A poem, or series of poems, or something, on Jack Johnson, the early 20th century boxer, is full of information on the legendary figure: “poetry” meets Wikipedia. Peaches and Herb was only mentioned in passing in some poem that was trying to…? It sort of makes one feel sorry for Peaches and Herb. The first reader quotes Jack Johnson in his poem and then tells us of the theft in a sudden little-boy outburst, post-poem: “Decidedly dissatisfied by my presence.” It turns out the best line of the evening is by Jack Johnson, the boxer.

The second reader, a middle aged woman, Denise Duhamel, is more visibly ruffled than reader number one by audience non-response—she is bravely cheerful in a slightly heart-breaking manner and laughs nervously and obviously wants applause, and through sheer will, eventually gets a little, in  a spectacle of podium-groveling both touchingly noble and embarrassing at once. She has a romantic side—it fails in a mawkish poem about James Taylor and Carly Simon—but it saves her in what is the most satisfying portion of the evening—a piece in which a woman narrator and her husband witness another couple fighting, which elicits a lovers quarrel between them as they take sides. The other couple, overseen arguing on a beach, eventually make up, and the speaker ends with the observation: “no one was watching us.”

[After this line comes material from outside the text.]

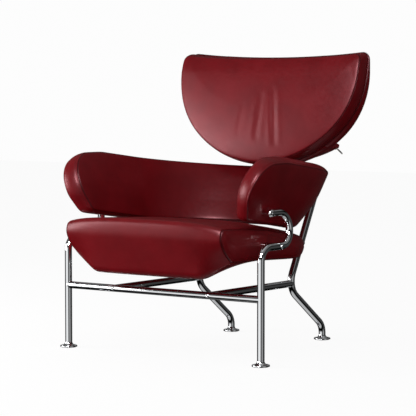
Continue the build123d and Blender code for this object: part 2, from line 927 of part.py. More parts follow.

The “romantic” Duhamel was hit and miss, but at least she felt the romantic need to be heartbreaking, and the heart breaking requires a certain coherence—and becomes naturally funny, by turns, if enough enough “heart breaking” detail is provided.

The two men—Adrian Matejka and Nick Flynn—seemed intent on showing off, not communicating. I know this! (Good for you) the sole emotional content of the dudes’ poetry.

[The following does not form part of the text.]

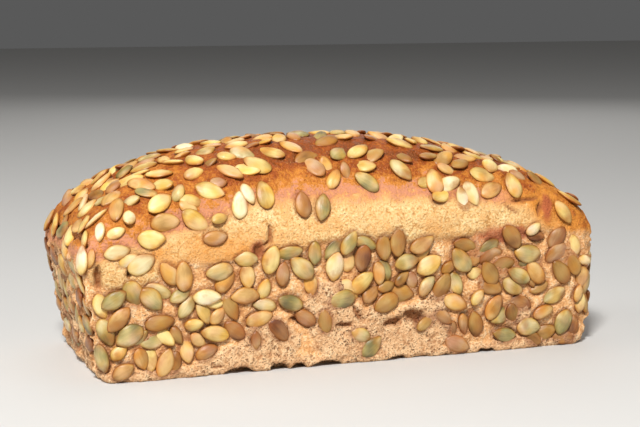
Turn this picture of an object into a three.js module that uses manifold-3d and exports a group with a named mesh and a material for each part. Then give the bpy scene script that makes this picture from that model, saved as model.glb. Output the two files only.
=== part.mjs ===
// Einkorn bread baked in a loaf tin and rolled in pumpkin seeds.
//
// The loaf is one solid: a body of bread, with its larger seeds pressed into the sides and the crust.
// Millimetres. X runs along the loaf, -Y is the side with the bare patches, and Z is up. The origin is the
// middle of the base, on the surface that the loaf stands on.

import * as THREE from 'three';
import { mergeVertices } from 'three/addons/utils/BufferGeometryUtils.js';
import Module from 'manifold-3d';

const { clamp, lerp, smoothstep, degToRad } = THREE.MathUtils;

// ---- Driving dimensions ----------------------------------------------------------------------------

const RIM_LENGTH = 264;
const RIM_WIDTH = 97;
const RIM_HEIGHT = 56;
const CROWN_HEIGHT = 50.5;
const BASE_WIDTH = 96;
const FOOT_RADIUS = 2;

// The two ends differ: the left one slopes more in the tin, and the right one has a rounder foot.
// fall is how early the crown drops towards that end.
const LEFT_END = { base: 122, foot: FOOT_RADIUS, fall: 0.41 };
const RIGHT_END = { base: 130, foot: 9, fall: 0.53 };
const SIDE_FALL = 0.41;

// The powers of the level outlines: high ones are nearly square, low ones are nearly oval.
const TIN_POWERS = { x: 32, y: 13 };
const CROWN_POWERS = { x: 2.8, y: 2.5 };

// Relief, as heights over the plain form.
const BELT_SINK = -1.1;
const BARE_RISE = 0.3;
const SPRING_BULGE = 2.2;
const RELIEF_BLEND = 4;

// Where the seeded belt ends on the long sides: its usual height, then its swells and dips along X.
const BELT_HEIGHT = 57;
const BELT_SWELLS = [
  { at: 0, reach: 22, rise: 4 },
  { at: 90, reach: 18, rise: 2 },
  { at: -66, reach: 12, rise: -4 },
  { at: -112, reach: 24, rise: -14 },
];
const END_BELT_HEIGHT = 55;

// The smooth band that rose out of the tin, and where the browned crust over it begins.
const BAND_TOP = 84;
const BAND_FALL = 20;
const END_BAND_TOP = 64;
const SPRING = { at: 38, reach: 50, height: 71, rise: 11 };

// Bare patches of crumb, which left their seeds in the tin: centre and half size, on a long side or an end.
const FRONT_PATCHES = [
  { at: -58, height: 6, wide: 20, high: 7 },
  { at: -42, height: 13, wide: 15, high: 13 },
  { at: -14, height: 31, wide: 12, high: 10 },
  { at: 0, height: 14, wide: 24, high: 14 },
  { at: 34, height: 15, wide: 19, high: 13 },
  { at: 46, height: 28, wide: 8, high: 7 },
  { at: 87, height: 17, wide: 7, high: 8 },
];
const BACK_PATCHES = [
  { at: 62, height: 12, wide: 22, high: 12 },
  { at: 10, height: 20, wide: 17, high: 11 },
  { at: -48, height: 9, wide: 24, high: 9 },
];
const END_PATCHES = [{ at: 12, height: 14, wide: 14, high: 10 }];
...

The third reader is best known for Another Bullshit Night in Suck City, a memoir about his homeless father which was made into a movie. Since poetry isn’t memoir or fiction, published poets seem to understand that one doesn’t get up in a front of an audience and make one personal tragedy or topic the centerpiece of the presentation—even though this is what an audience more easily digests. Poetry readings risk taxing the attention span very quickly, because there’s so many mental paths traveled over the course of even a few poems. And here’s why fiction and memoir sell better: it’s a simple matter of singular focus. Poetry’s “riches” defeat it.

Poets don’t help matters with musically-deaf poems chocked with facts and trivia. Lou Reed was the pop reference of importance for the third reader—the fact that his father died on the same day as the pop icon was well…a fact—like James Taylor and Carly Simon’s divorce, like black boxer Jack Johnson’s white mistresses—and facts were all equal here. The Poetry of Fact. The poems tended to remain on this level, the level of the fact: too much story and poems crystallize into fiction, too much emotional focus and poems harden into uncool sentimental poetry—so fact is where they stay, or, more accurately: move around in, in a molten fury, a super-intelligent flux; the more ambitious poems create a three ring circus of facts: the missing jetliner in the news, the painter Fra Angelico, the poet’s mother, and surely something is profound and enlightening in the mix—to the poet, but not, unfortunately, to the audience. It finally becomes an orgy of Wikipedia meets the personal, or worse, blah blah blah hell.

The charming and witty personality of the poet often hides the boring, badness of the poetry, in a live setting.  But in the long run, oh witty friends! we do not believe this is good for poetry.